Undergraduate Projects
As an undergraduate, I pursued three separate astronomical research projects:

  • Quantifying the effects of noise peaks on two-point correlation functions in ground-based lensing data 
    I developed a new technique to measure the shear peak angular correlation function in existing deep imaging surveys, with applications for future survey data.

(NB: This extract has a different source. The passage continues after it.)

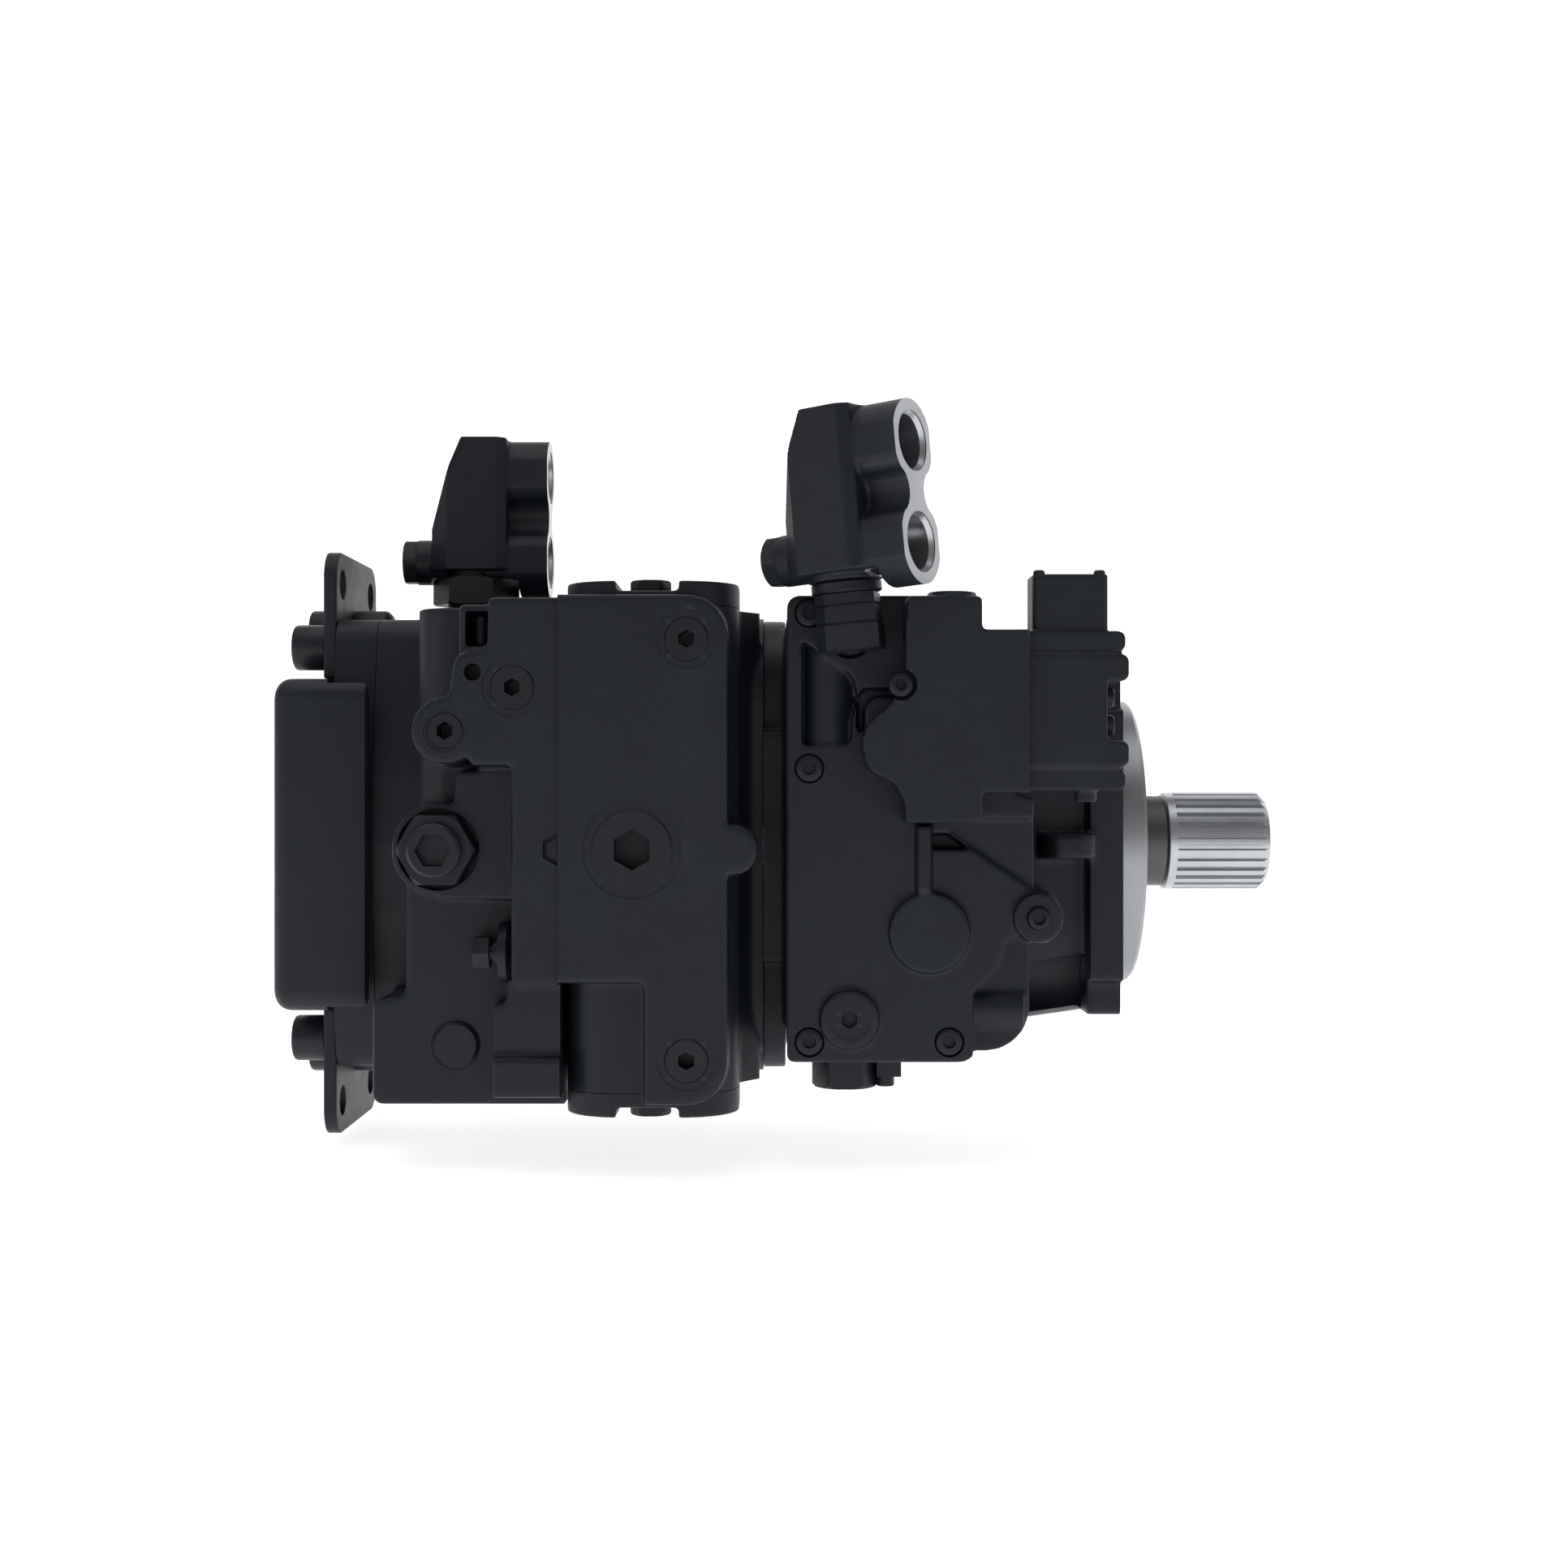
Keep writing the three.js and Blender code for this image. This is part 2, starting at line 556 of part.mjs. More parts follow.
function twinPortBlock(under = BLOCK_Z) {
  const side = outline([[-19, under], [16, under], [16, 73.4], [-4.5, 73.4], [-10, 60.6], [-19, 32]]);
  const plan = outline([[-19, -11], [-11, -19], [12, -19], [22, -11], [22, 11], [12, 19], [-11, 19], [-19, 11]]);
  const lobes = [LOWER_PORT_Z, LOWER_PORT_Z + PORT_PITCH];
  const body = prism("y", side, -20, 20).intersect(prism("z", plan, 0, 80));
  const waist = roundedRect([-7, 7], [LOWER_PORT_Z + 13, LOWER_PORT_Z + PORT_PITCH - 13], 0);
  const bosses = join(
    ...lobes.map((z) => rod("x", 16.5, 6, 34.5, [0, z], 18)),
    prism("x", waist, 6, 34.5),
  ).intersect(cut(block([0, 40], [-15.4, 15.4], [1, 73.4]), block([-1, 21], [-16, 16], [0, BLOCK_Z])));
  const plug = join(
    rod("x", 10.4, -27, -12, [0, LOWER_PORT_Z], 12),
    hexagon("x", 19, -32.7, -26, [0, LOWER_PORT_Z], 30 * DEG),
  );
  const passage = rod("z", 8, 0, LOWER_PORT_Z + PORT_PITCH, [0, 0], 10);
  const ports = lobes.flatMap((z) => [
    turned("x", [[0, 4], [10.6, 4], [10.6, 32.8], [PORT_R, 34.5], [PORT_R, 36], [0, 36]], [0, z], 16),
  ]);
  return cut(join(body, bosses, plug), passage, ...ports);
}

// The front block comes down round its fitting, and the rear block makes room for its locknut.
function frontPortBlock() {
  return join(twinPortBlock(), bearingRing(8, 15, 6, BLOCK_Z + 0.5, "z"));
}

function rearPortBlock() {
  const nutRoom = rod("z", NUT_AF / Math.sqrt(3) + 0.6, -5, NUT_ROOM_TOP, [0, 0], 30);
  const collarRoom = rod("z", COLLAR_R + 0.6, 0, REAR_BLOCK_UNDER, [0, 0], 30);
  return cut(twinPortBlock(REAR_BLOCK_UNDER), nutRoom, collarRoom);
}

function rearFittingStem() {
  const nutTop = REAR_BLOCK_Z + NUT_ROOM_TOP - GAP;
  const under = REAR_BLOCK_Z + REAR_BLOCK_UNDER - GAP;
  return join(
    rod("z", 8.6, -10, 5, [0, 0], 16),
    rod("z", 13, -6.2, 5, [0, 0], 24),
    hexagon("z", NUT_AF, 3.4, nutTop, [0, 0]),
    rod("z", COLLAR_R, nutTop - 1, under, [0, 0], 24),
    rod("z", 7, under - 1, under + 16, [0, 0], 10),
  );
}

function frontFittingElbow() {
  return join(
    rod("z", 12.4, -5.4, 5, [0, 0], 16),
    rod("z", 11.6, 4.6, 18, [0, 0], 16),
    rod("z", 14, 17.5, 21.7, [0, 0], 16),
    rod("z", 7, 21, 36, [0, 0], 10),
    rod("y", 8.4, 0, 22, [0, STUB_RISE], 14),
  );
}

function addPortBlocks() {
  const rear = new THREE.Group();
  rear.position.set(...REAR_FITTING);
  pump.add(rear);
  piece("rear_fitting", rearFittingStem(), blackSteel, rear);
  piece("rear_port_block", rearPortBlock(), blackPaint, rear).position.z = REAR_BLOCK_Z;

  const front = new THREE.Group();
  front.position.set(...FRONT_FITTING);
  front.rotation.y = FRONT_LEAN;
  pump.add(front);
  piece("front_fitting", frontFittingElbow(), blackSteel, front);
  const block = piece("front_port_block", frontPortBlock(), blackPaint, front);
  block.position.z = FRONT_BLOCK_Z;
  block.rotation.z = FRONT_TURN;
}

// ---------- rotating group ----------
function splineOutline() {
  const shape = new THREE.Shape();
  const step = (2 * Math.PI) / SPLINE_TEETH;
  const tooth = [[SPLINE_ROOT_R, -0.34], [SHAFT_R, -0.2], [SHAFT_R, 0.2], [SPLINE_ROOT_R, 0.34]];
  for (let i = 0; i < SPLINE_TEETH; i += 1) {
    tooth.forEach(([r, share], k) => {
      const angle = (i + share) * step;
      const to = [r * Math.cos(angle), r * Math.sin(angle)];
      if (i + k === 0) shape.moveTo(...to);
      else shape.lineTo(...to);
    });
  }
  shape.closePath();
  return shape;
}

function driveShaft() {
  const body = turned("x", [
    [0, -333], [11, -333], [11, -312], [15, -311], [15, -262], [15, -235], [17.5, -234], [17.5, -60],
    [19.7, -59], [19.7, 19], [21.5, 19.5], [21.5, 23], [SPLINE_ROOT_R - 0.1, 24.5],
    [SPLINE_ROOT_R - 0.1, 72], [18.6, SHAFT_END], [0, SHAFT_END],
  ], [0, 0], 18);
  return join(body, prism("x", splineOutline(), SPLINE_FROM, SHAFT_END - 2.4));
}

function pistonPlace(i) {
  const angle = (2 * Math.PI * i) / PISTON_COUNT + Math.PI / 2;
  return [PITCH_R * Math.cos(angle), PITCH_R * Math.sin(angle)];
}

function cylinderBlock() {
  const body = rod("x", BLOCK_R, BLOCK_REAR, BLOCK_FRONT, [0, 0], 27);
  const bores = Array.from({ length: PISTON_COUNT }, (_, i) =>
    rod("x", PISTON_R + 0.5, BLOCK_REAR - 1, BLOCK_FRONT + 1, pistonPlace(i), 12));
  return cut(body, rod("x", 17.5 + GAP, -240, -160, [0, 0], 24), ...bores);
}

function addPistons() {
  const body = turned("x", [
    [0, PISTON_REAR], [PISTON_R, PISTON_REAR],
    [PISTON_R, PISTON_FRONT - 6], [6, PISTON_FRONT - 4], [6, PISTON_FRONT], [0, PISTON_FRONT],
  ], [0, 0], 12);
  for (let i = 0; i < PISTON_COUNT; i += 1) {
    const [y, z] = pistonPlace(i);
    piece(`piston_${i + 1}`, body, brightSteel).position.set(0, y, z);
  }
}

function slipperSet() {
  const shoes = Array.from({ length: PISTON_COUNT }, (_, i) =>
    rod("x", 11.5, SWASH_FACE - 7, SWASH_FACE - 3, pistonPlace(i), 9));
  const ring = rod("x", 54, SWASH_FACE - 4, SWASH_FACE - GAP, [0, 0], 18);
  return cut(join(ring, ...shoes), rod("x", 27, -160, -130, [0, 0], 18));
}

function bearingRing(inner, outer, from, to, axis = "x") {
  return cut(rod(axis, outer, from, to, [0, 0], 20), rod(axis, inner, from - 1, to + 1, [0, 0], 20));
}

function valvePlate() {
  const kidney = (sign) => {
    const shape = new THREE.Shape();
    shape.absarc(0, 0, PITCH_R + 4.5, sign * 70 * DEG, sign * -70 * DEG, sign > 0);
    shape.absarc(0, 0, PITCH_R - 4.5, sign * -70 * DEG, sign * 70 * DEG, sign < 0);
    return prism("x", shape, -234, -226, 6);
  };
  const far = kidney(1);
  return cut(bearingRing(18.2, 58, REAR_SEAM + 2 * GAP, BLOCK_REAR - GAP), far, far.mirror([0, 1, 0]));
}

// ---------- swashplate and servo ----------
const ARM_Y = [-84, -74];
const PIN_R = 5;

function swashplate() {
  const cradle = rod("y", CRADLE_R, -50, 50, [PIVOT_X, 0], 32)
    .intersect(block([SWASH_FACE, -60], [-60, 60], [-60, 60]));
  const body = join(
    cradle,
    rod("x", 58, SWASH_FACE, -126, [0, 0], 24),
    block([-137, -122], [ARM_Y[0], -45], [-10, 10]),
    block([-204, -122], ARM_Y, [-8, 8]),
    rod("y", PIN_R, -104, -80, [SERVO_X, 0], 12),
  );
  const shaftRoom = turned("x", [[0, -150], [24, -150], [25, SWASH_FACE], [36, -80], [0, -80]], [0, 0], 18);
  return cut(body, shaftRoom);
}

function cradleBearing(side) {
  const ring = rod("y", CRADLE_R + 3.2, 38, 49, [PIVOT_X, 0], 32);
  const shell = cut(ring, rod("y", CRADLE_R + 0.6, 30, 60, [PIVOT_X, 0], 32))
    .intersect(block([-106, -70], [30, 60], [-38, 38]));
  return side > 0 ? shell : shell.mirror([0, 1, 0]);
}

function servoPiston() {
  return cut(
    rod("z", SERVO_R, -58, 58, [SERVO_X, SERVO_Y], 16),
    block([SERVO_X - 9, SERVO_X + 9], [-106, -80], [-PIN_R - GAP, PIN_R + GAP]),
    rod("z", 9, -60, -30, [SERVO_X, SERVO_Y], 16),
    rod("z", 9, 30, 60, [SERVO_X, SERVO_Y], 16),
  );
}

// ---------- charge pump rotors ----------
// The inner rotor is the curve that the ring's round lobes sweep as the two turn together.
const RING_LOBE_AT = 24;
const RING_LOBE_R = 7;

function chargeInner() {
  const lobes = CHARGE_LOBES + 1;
  const away = RING_LOBE_R + 0.6;
  const shape = new THREE.Shape();
  const count = lobes * 10;
  for (let i = 0; i < count; i += 1) {
    const turn = (2 * Math.PI * i) / count;
    const lean = Math.atan2(
      Math.sin((1 - lobes) * turn),
      RING_LOBE_AT / (CHARGE_OFFSET * lobes) - Math.cos((1 - lobes) * turn),
    );
    const y = RING_LOBE_AT * Math.cos(turn) - away * Math.cos(turn + lean)
      - CHARGE_OFFSET * Math.cos(lobes * turn);
    const z = -RING_LOBE_AT * Math.sin(turn) + away * Math.sin(turn + lean)
      + CHARGE_OFFSET * Math.sin(lobes * turn);
    if (i === 0) shape.moveTo(z, y);
    else shape.lineTo(z, y);
  }
  shape.closePath();
  return cut(prism("x", shape, -333.6, CHARGE_SEAM - GAP), rod("x", 11.3, -340, -310, [0, 0], 24));
}

function chargeRing() {
  const lobes = Array.from({ length: CHARGE_LOBES + 1 }, (_, i) => {
    const angle = (2 * Math.PI * i) / (CHARGE_LOBES + 1) + Math.PI / 2;
    const at = [RING_LOBE_AT * Math.cos(angle), RING_LOBE_AT * Math.sin(angle)];
    return rod("x", RING_LOBE_R, -333.6, CHARGE_SEAM - GAP, at, 12);
  });
  return join(bearingRing(RING_LOBE_AT - 0.2, CHARGE_RING_R, -333.6, CHARGE_SEAM - GAP), ...lobes);
}

// ---------- assembly ----------
piece("front_housing", frontHousing(), blackPaint);
piece("main_housing", mainHousing(), blackPaint);
piece("end_cap", endCap(), blackPaint);
piece("charge_pump_housing", chargePumpHousing(), blackPaint);
piece("rear_cover", rearCover(), blackPaint);
piece("lifting_bracket_upper", liftingBracket(), blackPaint);
piece("lifting_bracket_lower", mirrorZ(liftingBracket()), blackPaint);
BRACKET_SCREWS.forEach(([y, z], i) => {
  const screw = capScrew(10, 14.6, 6, 16, 10);
  placeScrew(`bracket_screw_${i + 1}`, screw, [REAR_FACE - 6 - GAP, y, z], [-1, 0, 0]);
});

piece("servo_cap_upper", servoCap(), blackPaint);
piece("servo_cap_lower", mirrorZ(servoCap()), blackPaint);
piece("limiter_screw_upper", limiterScrew(), blackSteel);
piece("limiter_screw_lower", mirrorZ(limiterScrew()), blackSteel);
piece("main_plug", mainPlug(), blackSteel);
piece("relief_cartridge", reliefCartridge(), blackSteel);

piece("control_cover", controlCover(), blackPaint);
piece("control_housing", controlHousing(), blackPaint);
piece("solenoid_block", solenoidBlock(), blackPlastic);
COVER_SCREWS.forEach(([x, z], i) => {
  const y = i < 4 ? COVER_FACE + 5 - GAP : -119 - GAP;
  placeScrew(`cover_screw_${i + 1}`, capScrew(SCREW_HEAD_R, 4.4, 3, 16, 5), [x, y, z], [0, -1, 0]);
});
piece("control_spool", turned("z", [
  [0, 33], [6.2, 33], [6.2, 43], [4, 44], [4, 50], [6.2, 51], [6.2, 61], [4, 62], [4, 68], [6.2, 69],
  [6.2, 77], [0, 77],
], [-80, -129], 12), brightSteel);
overrideButton("override_button_upper", BUTTONS_Z[0]);
overrideButton("override_button_lower", BUTTONS_Z[1]);
addPortBlocks();

piece("drain_plug", hexagon("z", 24, -99, -86 - GAP, [-118, -93]), blackSteel);

piece("seal_carrier", bearingRing(26, SEAL_BORE_R - GAP, 2, 10), brightSteel);
piece("shaft_seal", bearingRing(SHAFT_R - 2, 26 - GAP, 3, 9), blackRubber);
piece("front_bearing_outer", bearingRing(30, BEARING_R, -57, -37.3), brightSteel);
piece("rear_bearing_outer", bearingRing(20.5, 26, -261, -246), brightSteel);
piece("valve_plate", valvePlate(), bronze);
piece("cradle_bearing_near", cradleBearing(-1), bronze);
piece("cradle_bearing_far", cradleBearing(1), bronze);

piece("drive_shaft", driveShaft(), brightSteel);
piece("cylinder_block", cylinderBlock(), brightSteel);
piece("front_bearing_inner", bearingRing(20, 29.6, -57, -37.3), brightSteel);
piece("charge_rotor_inner", chargeInner(), brightSteel);
addPistons();

piece("charge_rotor_ring", chargeRing(), brightSteel).position.z = -CHARGE_OFFSET;
piece("swashplate", swashplate(), brightSteel);
piece("slipper_set", slipperSet(), bronze);
piece("servo_piston", servoPiston(), brightSteel);

export default pump;
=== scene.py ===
"""The looks of the axial piston pump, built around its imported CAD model.

Shapes are drawn in millimetres in the frame's axes: +X along the shaft to its driven end, +Z up,
-Y the control side. A casting is the union of rough shapes, rounded as a foundry pattern is, and
then cut by crisp tools as a machine shop would.
"""
import json
import math

import bmesh
import bpy
import numpy as np
from mathutils import Matrix, Vector


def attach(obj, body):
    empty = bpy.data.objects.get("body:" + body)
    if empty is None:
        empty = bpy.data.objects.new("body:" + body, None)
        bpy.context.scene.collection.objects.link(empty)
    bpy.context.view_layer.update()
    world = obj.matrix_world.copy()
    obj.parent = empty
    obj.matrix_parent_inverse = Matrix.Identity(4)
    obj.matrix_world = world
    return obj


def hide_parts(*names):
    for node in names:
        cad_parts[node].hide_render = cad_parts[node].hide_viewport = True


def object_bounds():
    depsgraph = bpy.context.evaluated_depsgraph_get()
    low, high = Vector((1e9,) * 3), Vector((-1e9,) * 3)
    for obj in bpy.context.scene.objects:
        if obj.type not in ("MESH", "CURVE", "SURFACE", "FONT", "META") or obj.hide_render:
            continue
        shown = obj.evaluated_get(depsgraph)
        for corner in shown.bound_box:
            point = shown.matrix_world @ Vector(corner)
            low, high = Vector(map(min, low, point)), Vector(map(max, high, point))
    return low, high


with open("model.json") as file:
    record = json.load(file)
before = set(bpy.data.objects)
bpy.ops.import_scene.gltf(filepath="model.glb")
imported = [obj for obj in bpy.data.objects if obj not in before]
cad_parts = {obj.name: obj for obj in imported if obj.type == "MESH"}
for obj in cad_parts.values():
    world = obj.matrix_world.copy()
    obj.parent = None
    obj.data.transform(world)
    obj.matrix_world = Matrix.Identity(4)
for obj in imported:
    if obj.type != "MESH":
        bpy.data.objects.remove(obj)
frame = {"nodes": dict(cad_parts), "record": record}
cad_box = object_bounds()

MM = 0.001
ARC_STEP = math.radians(6)
SHARP = math.radians(32)
VOXEL = 1.15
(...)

    Senior Thesis, Brown University, completed Spring 2012. Adviser: Ian Dell'Antonio.
    Won the Charles H. Smiley Prize for Excellent Contribution to the Astronomy Program.
  • A New Model for the Radio Emission from SN 1994I and an Associated Search for Radio Transients in M51 
    I conducted a search for radio transients in the nearby galaxy M51 using archival VLA observations of supernova 1994I and developed a new model for the supernova radio emission.
    Astronomy REU, Harvard-Smithsonian Center for Astrophysics, Summer 2011. Adviser: Alicia Soderberg.
    First-author publication in ApJ, AAS Poster (Winter 2012).
  • Stellar populations in fossil group galaxies
    I characterized the stellar populations of seven fossil galaxy groups using optical spectra obtained with the WIYN 3.5m telescope to learn more about their star formation histories and understand the origin of any observed AGN activity.

    Astronomy REU, University of Wisconsin-Madison, Summer 2010. Adviser: Eric Wilcots.
    AAS Poster (Winter 2011), Project website.